Kansas City transformed what may have been the NFL's worst right tackle position into what may be the NFL's best. And the Chiefs didn't overpay.
In fact, they underpaid.
Laurent Robinson has caught more than 37 passes once in his entire career. He has missed 27 games in his last four seasons.
Why is Robinson worth $32.5 million?
Sure, Jacksonville had a desperate need at wide receiver. However, Robinson is not the answer, and in a few years, he will not be a Jaguar.
For five years and $36.25 million, the Bills re-signed their No. 1 wide receiver for less money than other teams signed much lesser receivers.
Stevie Johnson isn't an elite No. 1 wideout, but he is more than capable of filling the role for Buffalo.
Johnson doesn't break the bank, making him a great player for the money.
I'm not saying Robert Mathis isn't worth four years and $36 million, but he isn't worth it from the Colts.
Indianapolis is rebuilding.
The team just lost the man who starred at quarterback for more than a decade, and don't forget, the Colts went 2-14 in 2011.
Mathis is 31 years old. He doesn't fit in Indianapolis's long-term plans, so he shouldn't be on the roster at this price.
After releasing Eric Winston, the Texans could not afford to lose Chris Myers.
Myers may be limited to a zone-blocking scheme, but in that scheme, Myers is as good as any center in the NFL.
Houston locked Myers up for $25 million over four years. For someone who will clear lanes for Arian Foster and keep Matt Schaub's jersey clean, that is a steal.
Nothing about Frostee Rucker's play is worthy of $20 million. Rucker is solid against the run, but he's terrible as a pass-rusher, and Cleveland intends to play him at right end.
One-dimensional, run-stopping defensive ends don't get this type of money. Rucker won't be a good starter for the Browns, as he's nothing more than a rotational player.
The last time Brandon Lloyd played under Josh McDaniels, he caught 77 passes for 1,448 yards. If the Patriots get anything close to that out of Lloyd, his yearly salary of $4 million will be a steal.
Lloyd is a legitimate starting wideout with excellent potential catching passes from Tom Brady. The upside here is enormous, and there isn't much downside either.
Lloyd is consistently solid.
John Carlson never developed into much of a receiving tight end, and he missed the entire 2011 season with a shoulder injury.
Yet Minnesota gave Carlson $25 million and $11 million guaranteed over five years. The Vikings already have Kyle Rudolph.
They don't need Carlson to start, and the Vikings drastically overpaid him.
This is the one signing on here where, regardless of how well the player performs, I won't think I was wrong.

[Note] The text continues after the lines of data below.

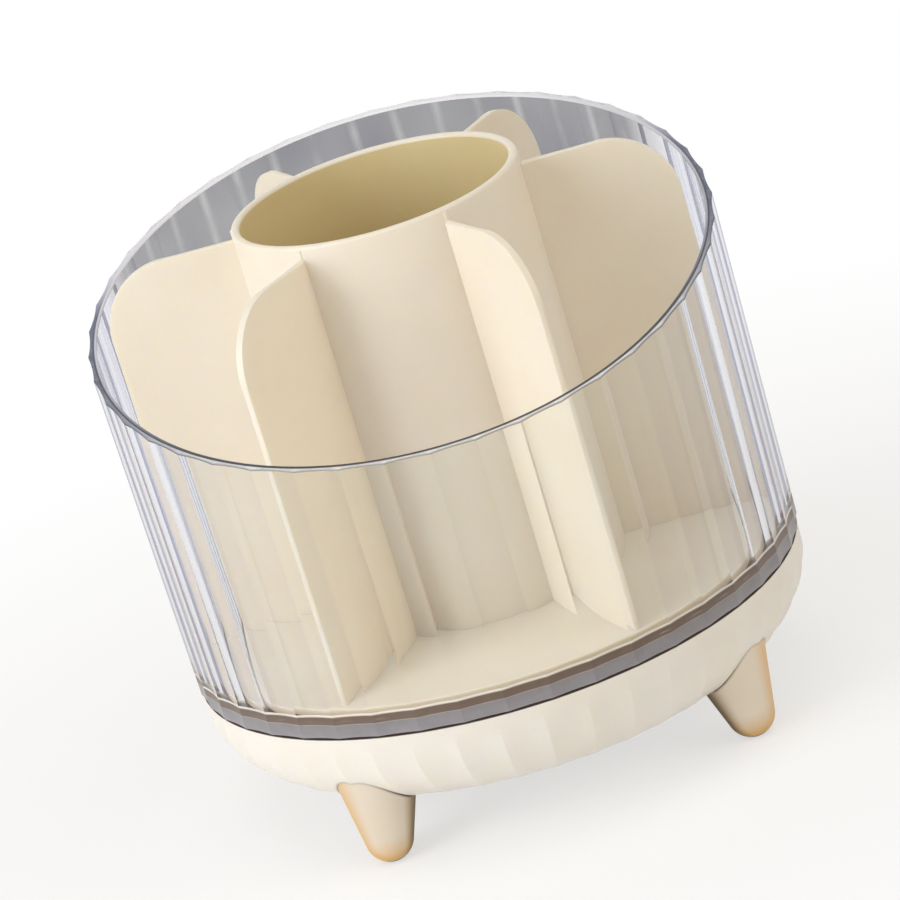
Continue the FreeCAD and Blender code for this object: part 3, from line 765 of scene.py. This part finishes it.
def cup_zone(face):
    """Which of the cup's finishes a face takes."""
    middle, normal = face.center, face.normal
    if middle.z > band_top and abs(normal.z) > RIM_LOOKS_UP:
        return RIM
    if middle.z > cup_inside + CUP_CORNER and normal.x * middle.x + normal.y * middle.y < 0:
        return INSIDE
    if math.hypot(middle.x, middle.y) < CUP_RADIUS - FLOOR_INSET:
        return FLOOR
    return EDGE if middle.z < band_top else OUTSIDE


def finish_cup(cup):
    """Clear all over, with a finish of its own for each zone."""
    coat(clear_moulding("clear_outside"), cup)
    for material in (
        clear_moulding("clear_inside", shade_far_wall=True),
        clear_moulding("clear_floor", gap_from=INSERT_RING[0]),
        clear_moulding("clear_edge", lamp_tone=GAP_SHADE_TONE, body=band_painted_tones),
        clear_moulding("clear_rim", body=rim_painted_tones),
    ):
        cup.data.materials.append(material)
    for face in cup.data.polygons:
        face.material_index = cup_zone(face)


def finish_insert(insert):
    """Cream all over, with a painted shade in the bore below the tube's lip: a darker, yellower cream."""
    coat(cream_moulding("cream_moulding", "eee6d9", "ebe2d2"), insert)
    # painted shade in the bore, a darker and yellower cream
    insert.data.materials.append(cream_moulding("cream_bore", "e2d5a9", "ded0a2"))
    bore = TUBE_RADIUS - TUBE_WALL + BORE_PLAY
    for face in insert.data.polygons:
        middle = face.center
        in_bore = math.hypot(middle.x, middle.y) < bore and middle.z < tube_top - TUBE_LIP
        face.material_index = int(in_bore)


def finish_base():
    """The finishes of the base, the turntable and what is between them, and of the cup's screws."""
    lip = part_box("base_shell")[1].z
    coat(cream_moulding("cream_base", "f0ebe4", "ece6dc", lip), "base_shell")
    coat(cream_moulding("cream_plate", "f0ebe4", "ece6dc"), "turntable_plate")
    coat(satin_champagne(), "foot_front_left", "foot_front_right", "foot_rear_left", "foot_rear_right")
    coat(plain_moulding("race_white", "ece9e2", "e2ded4", 0.3), "lower_race", "upper_race")
    coat(plain_moulding("cage_nylon", "d9d3c2", "cfc8b5", 0.4), "ball_cage")
    coat(plain_metal("ball_steel", "d6d8da", "c9ccd0", 0.08, 0.5 * MM), "bearing_balls")
    coat(plain_metal("bush_brass", "d8b56a", "c79f52", 0.3), "pivot_bush")
    zinc = plain_metal("zinc_plate", "c3c7cb", "aeb3ba", 0.28)
    coat(zinc, "foot_screws", "lower_race_screws", "upper_race_screws", cup_screws())
    coat(zinc, "pivot_bolt", "pivot_washer", "lock_nut")


# the room

WHITE = (1, 1, 1, 1)

# the floor, in metres: how far from the holder it begins to be seen as pure white, where it is, and its least share
FLOOR_SIZE = 4
FLOOR_UNDER = 0.02 * MM
FLOOR_WHITE_FROM = 0.1
FLOOR_WHITE_AT = 0.3
FLOOR_WHITE_LEAST = 0.6

# the even light on everything
AMBIENT = 0.4
AMBIENT_TONE = colour("fff8ec")

# each lamp's name, azimuth (0 is the front, 90 the right), elevation, distance, size, power and tone
LAMP_AIM = Vector((0, 0, 70 * MM))
LAMPS = (
    ("key_left", -60, 21, 1.1, (0.6, 0.8), 6.6, "fbfcff"),
    ("low_left", -50, 4, 1.0, (0.12, 0.4), 0.6, "fbfcff"),
    ("fill_right", 60, 25, 1.3, (0.7, 0.7), 2.9, "fff5e6"),
    ("overhead", 10, 85, 1.2, (0.9, 0.9), 3.6, "ffffff"),
)

# the photograph's view, fitted to its outlines
VIEW_ELEVATION = math.radians(20.417)
VIEW_ROLL = math.radians(16.931)
VIEW_YAW = math.radians(-0.022)
VIEW_PITCH = math.radians(-1.4666)
VIEW_DISTANCE = 1396.83 * MM
VIEW_AIM = Vector((0, 0, 35.4 * MM))
VIEW_LENS = 241.06
VIEW_SENSOR = 36
VIEW_CLIP = (0.05, 20)


def seen_share(finish):
    """1 for rays from the eye, straight or by way of gloss or glass."""
    share = finish.rays("Is Camera Ray")
    for name in ("Is Glossy Ray", "Is Transmission Ray"):
        share = finish.node("ShaderNodeMath", {"operation": "MAXIMUM"}, {0: share, 1: finish.rays(name)})
    return share


def floor():
    """A plain white floor. Away from the holder it is seen as pure white; near it, it keeps the shadow."""
    shape = bmesh.new()
    bmesh.ops.create_grid(shape, x_segments=2, y_segments=2, size=FLOOR_SIZE)
    plane = piece("floor", shape, None)
    plane.location.z = -FLOOR_UNDER
    finish = new_finish("floor_white")
    far = finish.spread(finish.length(finish.place()), FLOOR_WHITE_FROM, FLOOR_WHITE_AT, FLOOR_WHITE_LEAST, 1)
    matte = finish.node("ShaderNodeBsdfDiffuse", inputs={"Color": colour("fbfbfb")})
    white = finish.node("ShaderNodeEmission", inputs={"Color": WHITE, "Strength": 1.0})
    coat(finish.done(finish.mixed(seen_share(finish) * far, matte, white)), plane)


def world():
    """White where it is seen, and a soft even light on everything else."""
    room = bpy.data.worlds.new("studio")
    bpy.context.scene.world = room
    finish = Finish(room)
    seen = seen_share(finish)
    tone = finish.tint(seen, AMBIENT_TONE, WHITE)
    strength = seen * (1 - AMBIENT) + AMBIENT
    glow = finish.node("ShaderNodeBackground", inputs={"Color": tone, "Strength": strength})
    finish.done(glow, "ShaderNodeOutputWorld")


def softbox(name, azimuth, elevation, distance, size, power, tone):
    """A rectangular lamp that looks at the holder's middle."""
    light = bpy.data.lights.new(name, "AREA")
    light.shape = "RECTANGLE"
    light.size, light.size_y = size
    light.energy = power
    light.color = colour(tone)[:3]
    lamp = bpy.data.objects.new(name, light)
    bpy.context.scene.collection.objects.link(lamp)
    a, e = math.radians(azimuth), math.radians(elevation)
    away = Vector((math.sin(a) * math.cos(e), -math.cos(a) * math.cos(e), math.sin(e)))
    lamp.location = LAMP_AIM + away * distance
    lamp.rotation_mode = "QUATERNION"
    lamp.rotation_quaternion = away.to_track_quat("Z", "Y")


def camera():
    """A long lens, looking down a little, with the whole picture rolled."""
    up, level = math.sin(VIEW_ELEVATION), math.cos(VIEW_ELEVATION)
    lift = Matrix(((1, 0, 0), (0, up, level), (0, -level, up)))
    pitched = Matrix.Rotation(VIEW_PITCH, 3, "X") @ Matrix.Rotation(VIEW_YAW, 3, "Y")
    axes = (Matrix.Rotation(VIEW_ROLL, 3, "Z") @ pitched @ lift).transposed()
    data = bpy.data.cameras.new("photo_view")
    data.sensor_width = VIEW_SENSOR
    data.lens = VIEW_LENS
    data.clip_start, data.clip_end = VIEW_CLIP
    view = bpy.data.objects.new("photo_view", data)
    bpy.context.scene.collection.objects.link(view)
    place = VIEW_AIM + VIEW_DISTANCE * Vector((0, -level, up))
    view.matrix_world = Matrix.Translation(place) @ axes.to_4x4()
    bpy.context.scene.camera = view


finish_cup(clear_cup())
finish_insert(divider_insert())
finish_base()
floor()
world()
for lamp_row in LAMPS:
    softbox(*lamp_row)
camera()
bpy.context.scene.view_settings.view_transform = "Standard"
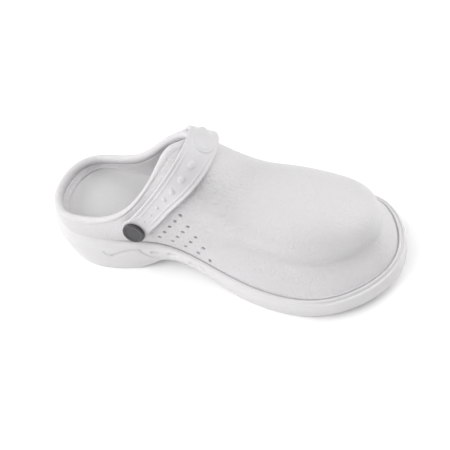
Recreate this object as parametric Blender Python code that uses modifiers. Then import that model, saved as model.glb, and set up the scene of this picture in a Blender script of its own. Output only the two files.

The Broncos had to take a chance on Peyton Manning. No, Manning isn't healthy, and he absolutely is a risk.
That's not what's important. What is important is Denver has a chance at one of the best quarterbacks in NFL history.
If he's able to play, Manning will give Denver elite quarterback play.
It's that simple.
With an elite QB, the Broncos can go far into the playoffs, and who knows where the ceiling lies?
Though he has terrific potential, Pierre Garcon has yet to perform like a $42.5 million player. The Redskins' desire to add targets for Robert Griffin III is understandable, but the team shouldn't have overpaid like this.
Contracts like this are the reason Washington is where it is.
The team has overpaid for far too many marginal players, and Garcon is a blast from the past.
For whatever reason, Jeremy Mincey is continually overlooked. Mincey had eight sacks in 2011 and is a terrific run-defender.
The Jaguars have a complete defensive end here.
Jacksonville signed Mincey for just four years and $27.2 million. This signing didn't get a ton of attention, but it should have.
The Jaguars signed Mincey for far less than he should have gotten.